確かに、若林の秀才さと、前野の天才さを掛け合わせると、すごい人間になるのではないでしょうか。作者は、どこが足りない部分なのかを明言してはいません。

私は、前野も若林も、どちらも頭がいいのだけれども、若林の常識的で、実直な頭の良さと、前野の型破りで天才的な頭の良さは、鍵と鍵穴の関係、パズルのピースとピースの関係として、非常に噛み合うものだ、ということをいいたいのではないか。私はそう信じたいです。

ちなみに、竹田も木下も田辺も、真面目なのに性欲が旺盛です。

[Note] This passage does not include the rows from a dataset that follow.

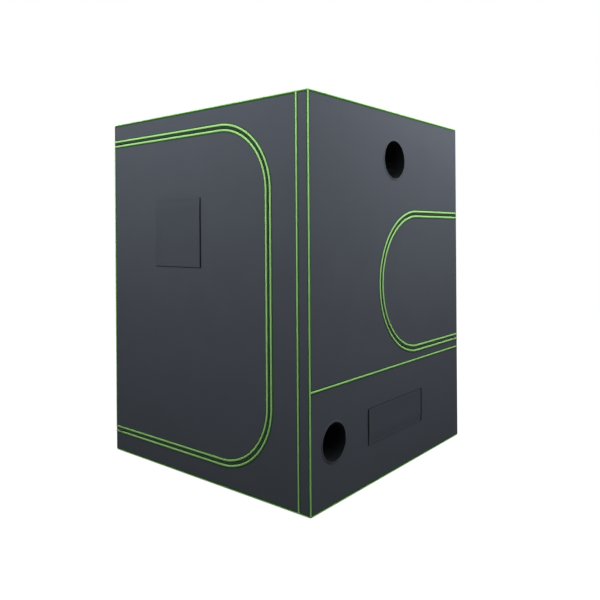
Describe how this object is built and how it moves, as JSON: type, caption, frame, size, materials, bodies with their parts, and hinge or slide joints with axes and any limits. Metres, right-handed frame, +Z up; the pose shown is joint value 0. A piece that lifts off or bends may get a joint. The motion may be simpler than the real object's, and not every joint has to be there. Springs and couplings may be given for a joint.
{
  "type": "indoor grow tent",
  "caption": "Tall square fabric tent on a push-fit pole frame, with curved zipped doors, a flapped window, flapped vents and sleeved duct ports for growing plants indoors.",
  "frame": {"origin": "on the floor, under the middle of the tent", "axes": "+Z up, -Y out of the front wall with the main door, +X out of the right wall with the side door"},
  "size_m": [1.5346, 1.5343, 1.983],
  "materials": {
    "oxford_fabric": "slate grey woven polyester outside, silver film inside",
    "green_piping": "light green woven piping",
    "zip_tape": "black zip tape and coil, edged with green piping",
    "zip_metal": "black enamelled die casting",
    "sleeve_fabric": "black woven polyester",
    "vent_mesh": "black knitted mesh",
    "window_film": "clear flexible vinyl with a green tint",
    "tray_fabric": "silver coated waterproof sheet",
    "pole_steel": "white powder coat",
    "connector_plastic": "black moulded nylon"
  },
  "bodies": {
    "shell": {"bottom_connector_front_left": "connector_plastic", "bottom_connector_front_right": "connector_plastic", "bottom_connector_back_right": "connector_plastic", "bottom_connector_back_left": "connector_plastic", "top_connector_front_left": "connector_plastic", "top_connector_front_right": "connector_plastic", "top_connector_back_right": "connector_plastic", "top_connector_back_left": "connector_plastic", "upright_front_left": "pole_steel", "upright_front_right": "pole_steel", "upright_back_right": "pole_steel", "upright_back_left": "pole_steel", "bottom_rail_front": "pole_steel", "bottom_rail_right": "pole_steel", "bottom_rail_back": "pole_steel", "bottom_rail_left": "pole_steel", "top_rail_front": "pole_steel", "top_rail_right": "pole_steel", "top_rail_back": "pole_steel", "top_rail_left": "pole_steel", "front_wall": "oxford_fabric", "front_corner_strip": "oxford_fabric", "right_wall_upper": "oxford_fabric", "right_wall_lower": "oxford_fabric", "back_wall": "oxford_fabric", "left_wall": "oxford_fabric", "roof": "oxford_fabric", "floor_panel": "oxford_fabric", "roof_piping": "green_piping", "floor_piping": "green_piping", "corner_piping": "green_piping", "door_hinge_piping": "green_piping", "strip_piping": "green_piping", "wall_seam_piping": "green_piping", "main_zip_wall_half": "zip_tape", "side_zip_wall_half": "zip_tape", "right_upper_duct_sleeve": "sleeve_fabric", "right_lower_duct_sleeve": "sleeve_fabric", "left_upper_duct_sleeve": "sleeve_fabric", "right_vent_mesh": "vent_mesh", "left_vent_mesh": "vent_mesh"},
    "main_door": {"main_door": "oxford_fabric", "window_pane": "window_film", "main_zip_door_half": "zip_tape"},
    "window_flap": {"window_flap": "oxford_fabric"},
    "side_door": {"side_door": "oxford_fabric", "side_zip_door_half": "zip_tape"},
    "right_vent_flap": {"right_vent_flap": "oxford_fabric"},
    "left_vent_flap": {"left_vent_flap": "oxford_fabric"},
    "main_slider_top": {"main_slider_top": "zip_metal"},
    "main_pull_tab_top": {"main_pull_tab_top": "zip_metal"},
    "main_slider_bottom": {"main_slider_bottom": "zip_metal"},
    "main_pull_tab_bottom": {"main_pull_tab_bottom": "zip_metal"},
    "side_slider_top": {"side_slider_top": "zip_metal"},
    "side_pull_tab_top": {"side_pull_tab_top": "zip_metal"},
    "side_slider_bottom": {"side_slider_bottom": "zip_metal"},
    "side_pull_tab_bottom": {"side_pull_tab_bottom": "zip_metal"},
    "hanging_bar_left": {"hanging_bar_left": "pole_steel"},
    "hanging_bar_right": {"hanging_bar_right": "pole_steel"},
    "floor_tray": {"floor_tray": "tray_fabric"}
  },
  "joints": [
    {"name": "main_door_hinge", "type": "hinge", "parent": "shell", "child": "main_door", "pos_m": [-0.762, -0.762, 0.9975], "axis": [0, 0, -1], "range_deg": [0, 240]},
    {"name": "window_flap_hinge", "type": "hinge", "parent": "main_door", "child": "window_flap", "pos_m": [-0.173, -0.7643, 1.511], "axis": [-1, 0, 0], "range_deg": [0, 170]},
    {"name": "side_door_hinge", "type": "hinge", "parent": "shell", "child": "side_door", "pos_m": [0.762, 0.762, 1.0325], "axis": [0, 0, 1], "range_deg": [0, 240]},
    {"name": "right_vent_flap_hinge", "type": "hinge", "parent": "shell", "child": "right_vent_flap", "pos_m": [0.7643, 0, 0.208], "axis": [0, 1, 0], "range_deg": [0, 170]},
    {"name": "left_vent_flap_hinge", "type": "hinge", "parent": "shell", "child": "left_vent_flap", "pos_m": [-0.7643, 0, 0.208], "axis": [0, -1, 0], "range_deg": [0, 170]},
    {"name": "main_slider_top_run", "type": "slide", "parent": "shell", "child": "main_slider_top", "axis": [1, 0, 0], "range_m": [0, 0.88]},
    {"name": "main_pull_tab_top_hinge", "type": "hinge", "parent": "main_slider_top", "child": "main_pull_tab_top", "pos_m": [-0.726, -0.768, 1.865], "axis": [0, 0, -1], "range_deg": [0, 180]},
    {"name": "main_slider_bottom_run", "type": "slide", "parent": "shell", "child": "main_slider_bottom", "axis": [1, 0, 0], "range_m": [0, 0.88]},
    {"name": "main_pull_tab_bottom_hinge", "type": "hinge", "parent": "main_slider_bottom", "child": "main_pull_tab_bottom", "pos_m": [-0.726, -0.768, 0.13], "axis": [0, 0, -1], "range_deg": [0, 180]},
    {"name": "side_slider_top_run", "type": "slide", "parent": "shell", "child": "side_slider_top", "axis": [0, -1, 0], "range_m": [0, 0.47]},
    {"name": "side_pull_tab_top_hinge", "type": "hinge", "parent": "side_slider_top", "child": "side_pull_tab_top", "pos_m": [0.768, 0.726, 1.423], "axis": [0, 0, 1], "range_deg": [0, 180]},
    {"name": "side_slider_bottom_run", "type": "slide", "parent": "shell", "child": "side_slider_bottom", "axis": [0, -1, 0], "range_m": [0, 0.47]},
    {"name": "side_pull_tab_bottom_hinge", "type": "hinge", "parent": "side_slider_bottom", "child": "side_pull_tab_bottom", "pos_m": [0.768, 0.726, 0.642], "axis": [0, 0, 1], "range_deg": [0, 180]},
    {"name": "hanging_bar_left_slide", "type": "slide", "parent": "shell", "child": "hanging_bar_left", "axis": [1, 0, 0], "range_m": [-0.42, 0.2]},
    {"name": "hanging_bar_right_slide", "type": "slide", "parent": "shell", "child": "hanging_bar_right", "axis": [1, 0, 0], "range_m": [-0.2, 0.42]},
    {"name": "floor_tray_lift", "type": "slide", "parent": "shell", "child": "floor_tray", "axis": [0, 0, 1], "range_m": [0, 0.14]}
  ]
}
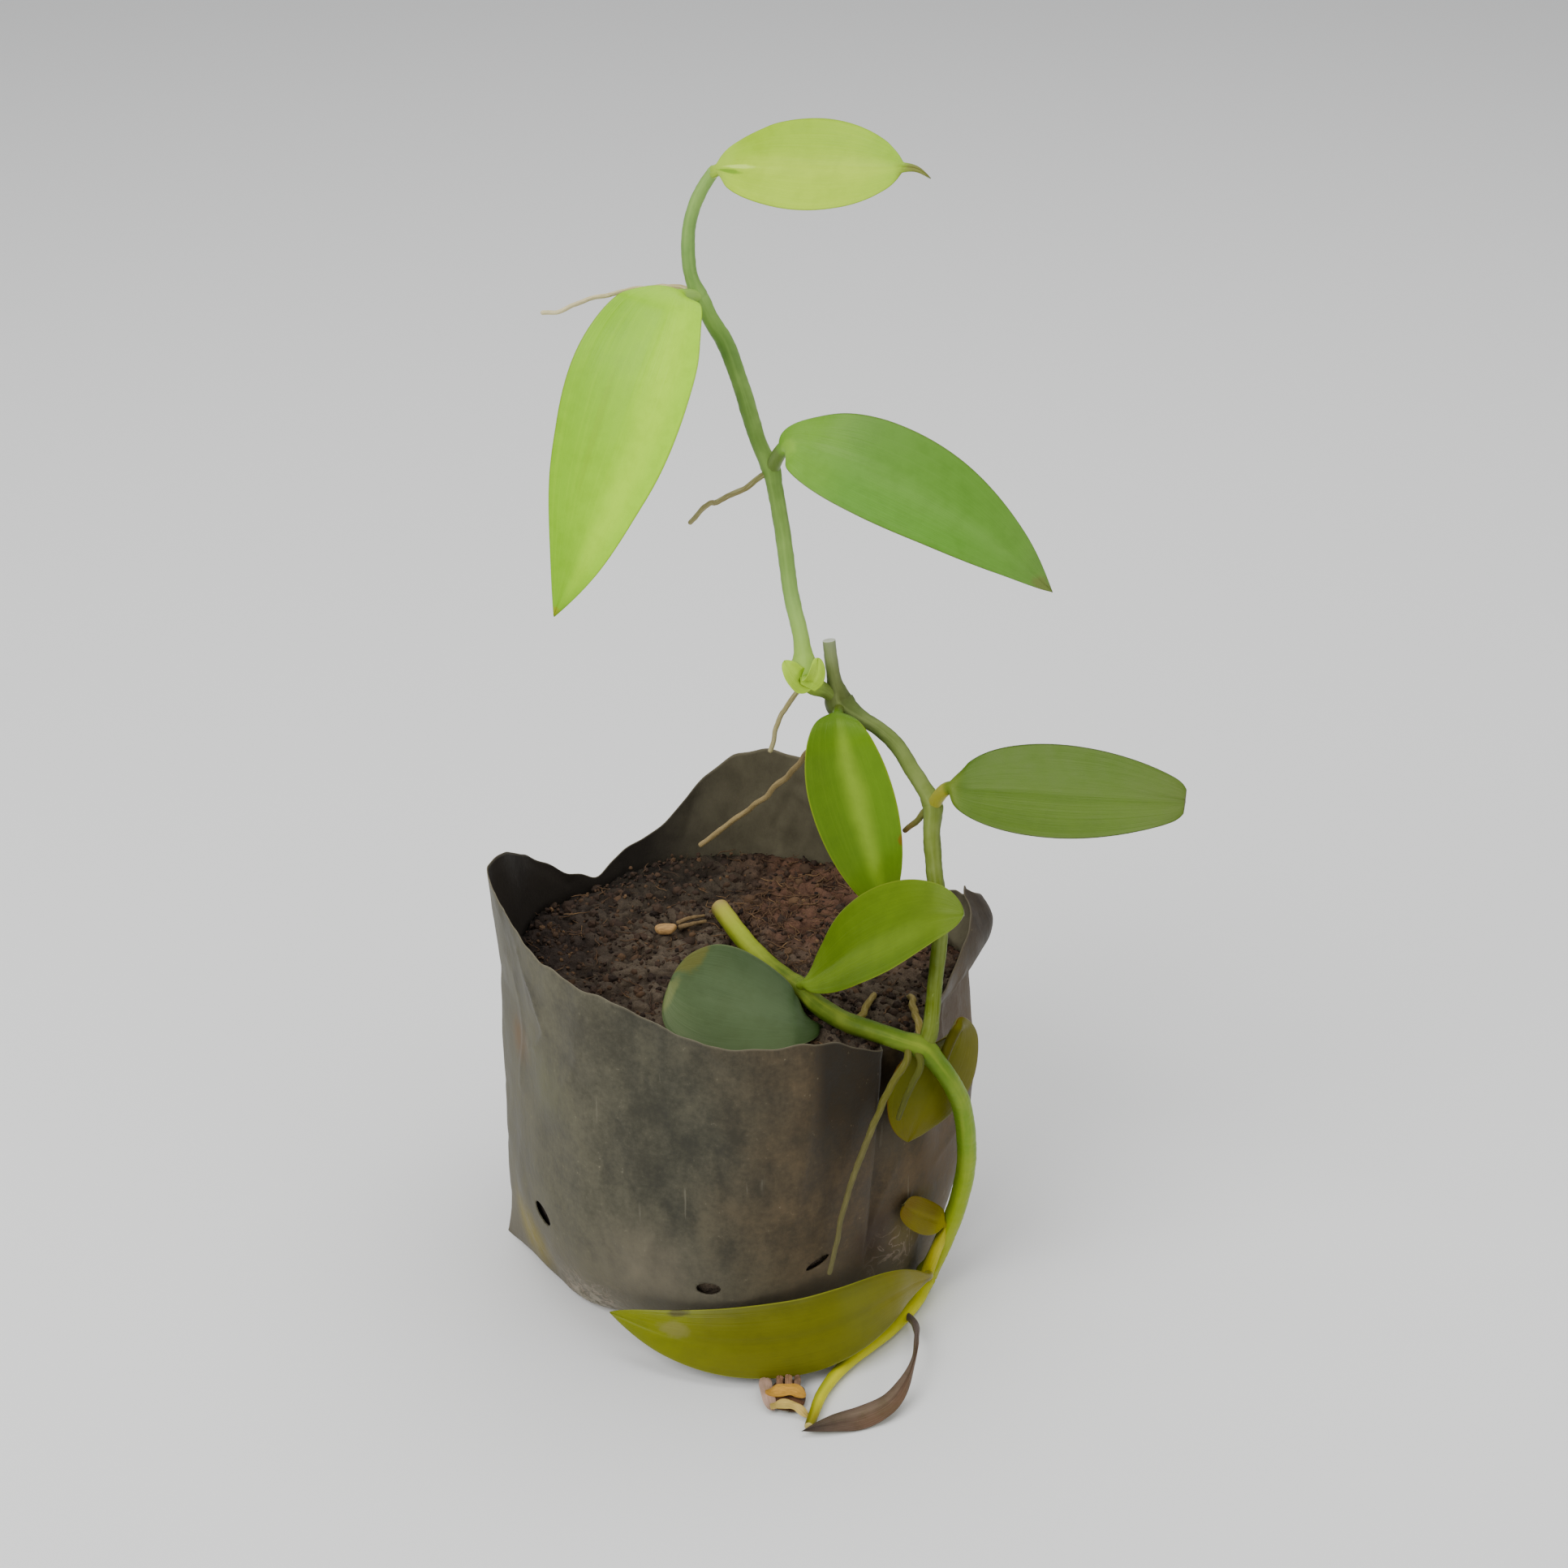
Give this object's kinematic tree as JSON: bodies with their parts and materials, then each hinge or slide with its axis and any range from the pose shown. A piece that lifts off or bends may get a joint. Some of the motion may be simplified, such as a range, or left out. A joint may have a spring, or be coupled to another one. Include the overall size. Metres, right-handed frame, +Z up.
{
  "type": "vanilla orchid in a grow bag",
  "caption": "Young vanilla orchid vine with fleshy leaves and aerial roots, rooted in a soil-filled black film grow bag; its old vine bends over the rim and trails on the surface.",
  "frame": {"origin": "centre of the grow bag's flat underside", "axes": "+Z up along the plant; the front of the bag, over whose right side the old vine bends, faces -Y; +X to the right"},
  "size_m": [0.1784, 0.15, 0.3193],
  "materials": {
    "film": "dusty black polythene film with a soft sheen",
    "compost": "damp crumbly coco and leaf mould",
    "old_vine": "smooth fleshy skin, satin",
    "branch": "smooth fleshy skin, satin",
    "shoot": "smooth fleshy skin, satin",
    "bract": "smooth fleshy skin, satin",
    "leaf_top": "waxy leaf, soft gloss",
    "leaf_left": "waxy leaf, soft gloss",
    "leaf_right": "waxy leaf, soft gloss",
    "leaf_hanging": "waxy leaf, soft gloss",
    "leaf_side": "waxy leaf, soft gloss",
    "leaf_over_soil": "waxy leaf, soft gloss",
    "leaf_rim": "dull old leaf",
    "leaf_shaded": "waxy leaf, soft gloss",
    "leaf_ground": "waxy leaf, soft gloss",
    "dry_leaf": "dry papery leaf",
    "dry_husk": "dry papery husk",
    "withered_scale": "withered, dull",
    "root": "dry root skin",
    "chip": "bare wood",
    "strand": "dry bark"
  },
  "bodies": {
    "root": {"grow_bag": "film", "soil": "compost", "trailing_stem": "old_vine", "climbing_stem": "branch", "young_shoot": "shoot", "shoot_bract": "bract", "leaf_top": "leaf_top", "leaf_left": "leaf_left", "leaf_right": "leaf_right", "leaf_hanging": "leaf_hanging", "leaf_side": "leaf_side", "leaf_over_soil": "leaf_over_soil", "leaf_rim": "leaf_rim", "leaf_shaded": "leaf_shaded", "leaf_ground": "leaf_ground", "dry_leaf": "dry_leaf", "dry_husk": "dry_husk", "withered_scale": "withered_scale", "root_upper_left": "root", "root_middle": "root", "root_short": "root", "root_long": "root", "root_stub": "root", "root_wall": "root", "root_wall_side": "root", "root_anchor": "root", "root_buried": "root", "soil_chip": "chip", "soil_strand_1": "strand", "soil_strand_2": "strand"}
  },
  "joints": []
}
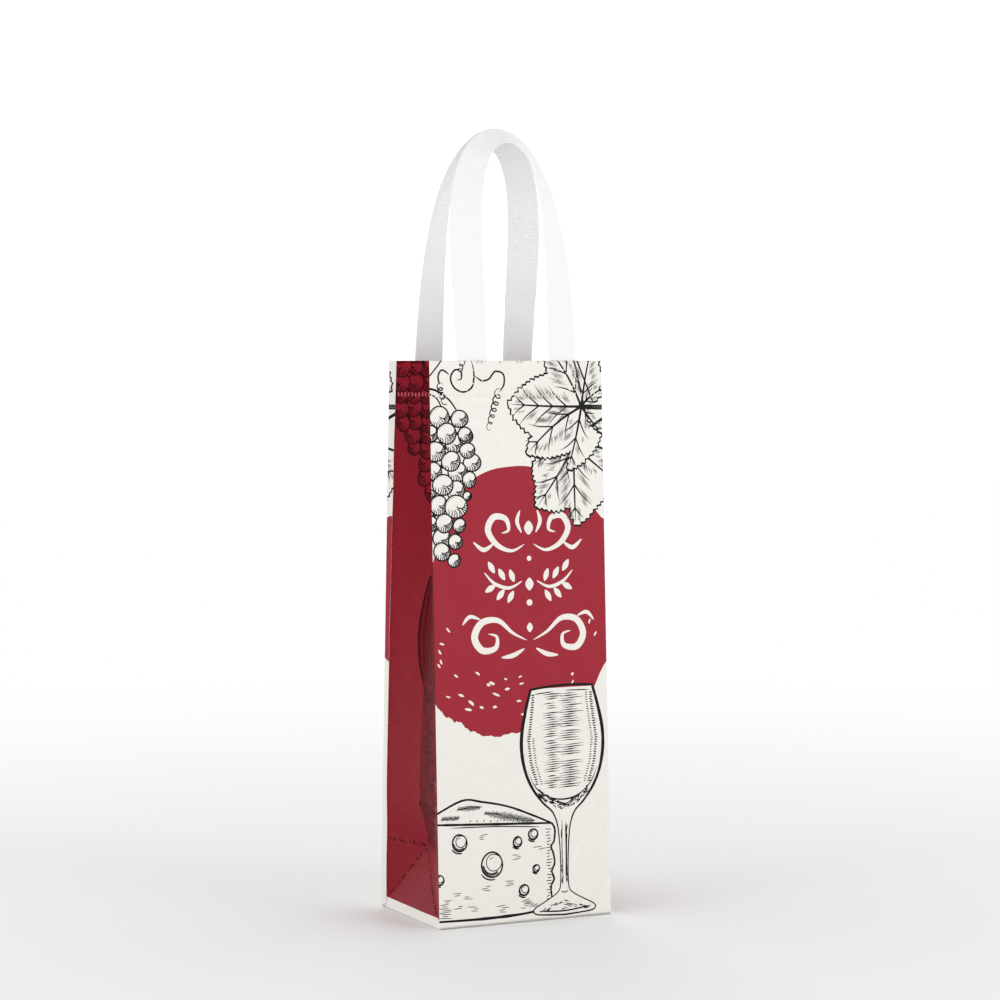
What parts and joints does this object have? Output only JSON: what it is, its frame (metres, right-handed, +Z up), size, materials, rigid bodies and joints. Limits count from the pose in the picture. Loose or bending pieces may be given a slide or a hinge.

一方、田中は別として、前野や井沢なんかは、ここぞというときに性欲を満たそうとはしません。

例えば、女子高生がキスくらいなら、と考えているのに、前野は自分との交際を断りますし、井沢もあの学校一モテる神谷から口づけを求められているのに、サンタ狩りを選択するほどです。

表面的には性欲の強そうに見える3名、下品な3名(田中は違う気もしますが)ですが、ここぞというときは、普通の人たちが陥ってしまう甘い誘惑にはかからない。そういう印象があります。